A sextant can be used to obtain the relative horizontal angle between two landmarks, but it is much easier to use an azimuth ring. A sextant is designed to be used vertically. Holding and using one horizontally is difficult and time-consuming in comparison and is probably a less than a 1% use case, used only during the training of apprentices as a theoretical exercise (source: professional mariner for many years and daily user of a sextant back in the day). A comparison would be using a screwdriver to drive in a nail; you could do it given enough time, but a hammer is much easier.
I believe the explanation is much simpler: the glyph simply represents a variety of angles measured from north (the common meaning of azimuth) avoiding the use of any lettering (like “N”) or the use of a compass-like symbol which would be difficult to represent at such small scale.
Also (pedant warning for another poster) Polaris is not the brightest star, it’s around the 40th and has no practical use for navigation other than “north is roughly that way”.
The way I see it, it appears to be an arrow curling around the vertical axis, representing the turn from the angle's start to the angle's end. In that sense, the modern curvy arrow actually makes more sense than the original jagged one (which maybe was easier to typeset - or maybe just disproves my theory).
You can see one here: https://sextantbook.com/2019/01/13/a-french-hydrographic-sex...
The linked article is by W.J. Morris, and his book on sextants is in my opinion one of the standard works and much recommended.
"Haussystem Didot" in the article's referenced typesetting catalog refers to the typesetting of the Didot family's printing agency. And they used that symbol 1700 and onwards in their map navigation descriptions in these books:
https://fr.wikipedia.org/wiki/Histoire_g%C3%A9n%C3%A9rale_de...
I am gonna repeat myself, but search for the Gallica links in each of those books to find the scans. There you can see earlier usage and evidence that as I pointed out in other - downvoted comments - that this was commonly used for sextant navigation instructions.
I did not find any evidence for earlier examples in any of the very few scans I looked at, nor does a search through the Google Books scans give any indication for words that seem related to the concept.
This would be such a fantastic find! Could you point out a specific example?
-- Paraphrased from The Restaurant at the End of the Universe by Douglas Adams
Every once in a while you run into something like this and realize the standard is not just for text encoding but also a kind of archive of specialized notation from different fields.
It makes you wonder how many other symbols are sitting in the table that are still mostly unknown outside the niche communities that originally needed them.
Unicode's entire point being to make "normal software" handle those symbols ;)
For years Ł support on Python on windows for example broke sometimes when imported from poor quality Excel files haha
Maybe this is the opportunity to invent and suggest a symbol for Altitude?
Consider the Moon as viewed from NYC at time of comment [0], it is hiding below the horizon.

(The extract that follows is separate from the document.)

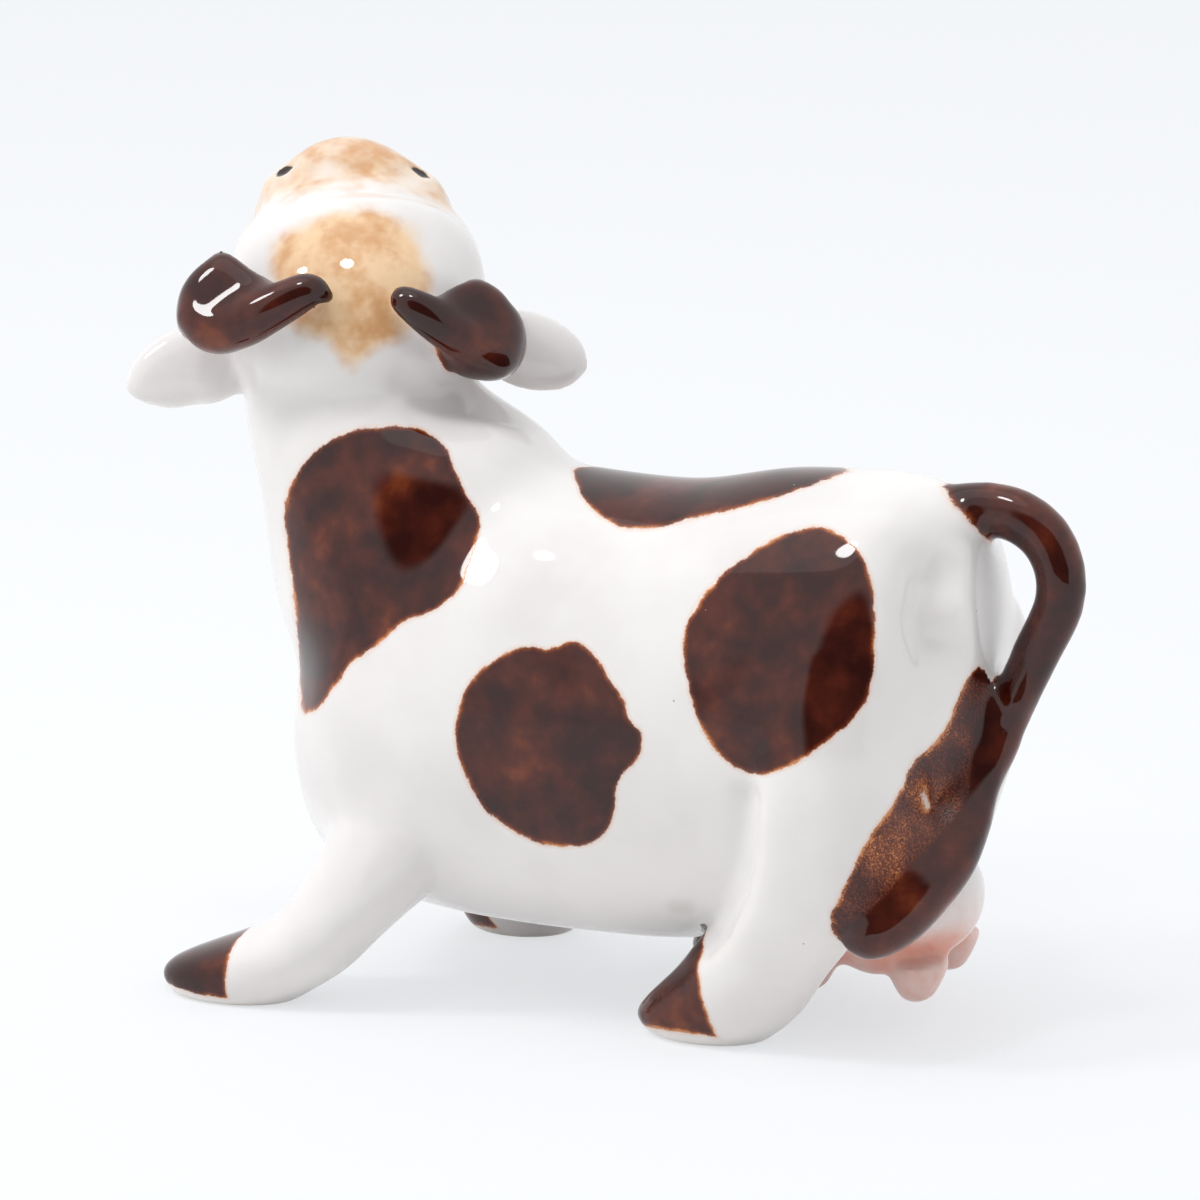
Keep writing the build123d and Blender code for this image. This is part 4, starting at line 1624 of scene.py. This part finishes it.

If you were to look at my website and then at the sky you might become upset that I am reporting the shape of the moon, but obviously it can't be seen. Hence why the website reports the angle below the horizon roughly half the time it isn't visible.
Adding Azimuth and Elevation when the Moon is above the horizon would be for completionism only and not the real enterprise use-cases served by ANSI compliant renderings of the Moon.
[0] https://aleyan.com/projects/ascii-side-of-the-moon/?lat=40.7...
> From that apparent beginning, the Angzarr was swept up into the Monotype typeset catalog of arrow characters (...) It is unknown why Monotype added the character, or what purpose it was intended to serve
> In 1988, the International Organization for Standardization added the symbol to its Standard Generalized Markup Language (SGML) definition, apparently pulling it from the Monotype character set.
> In March 2000, the Angzarr symbol reached wide distribution when the Unicode Technical Committee, in collaboration with the STIX project, proposed adding it to ISO/IEC 10646, the ISO standard with which the Unicode Standard is synchronised. The Angzarr was proposed in the ISO working-group document Proposal for Encoding Additional Mathematical Symbols, although no specific purpose is listed for the symbol.
My guess is that the people proposing the addition of new maths symbols[1] weren't going to decide on inclusion or exclusion of a symbol on the basis of being familiar with it themselves or not, since that was likely true for many symbols that happened to only be used in fields of mathematics that they were not working in. Meaning they had to rely on some other kind of "authority" to infer that a symbol was used by the larger maths community. With that in mind "being part of the Monotype catalog and part of SGML" seems like a pretty sensible heuristic to go by.
Another consideration might have been that they simply wished to have complete coverage of the symbols that SGML encoded, regardless of familiarity with the symbols involved. And of course both could have been true.
Ah, of course :)
A lot of old German sailor maps (e.g. from the Hamburg or Bremen maritime museum exhibitions) contain Azimutal angle descriptions. The globe on an azimutal map is projected from the North Star in the center.
This way you could more easily calculate the angles you would need to use the Sextant (which was focused on the brightest star, the North star). They also used circles (the tool) to calculate relative speeds, current drift etc with it.
I thought this was kind of common knowledge, as a lot of museums have that sorta thing for children in their exhibitions to try out.
The article quotes the Didot system, specifically, which focused on printing travel maps and is known not only in the French speaking world for its timely accuracy [1] as it was also using that very same map system.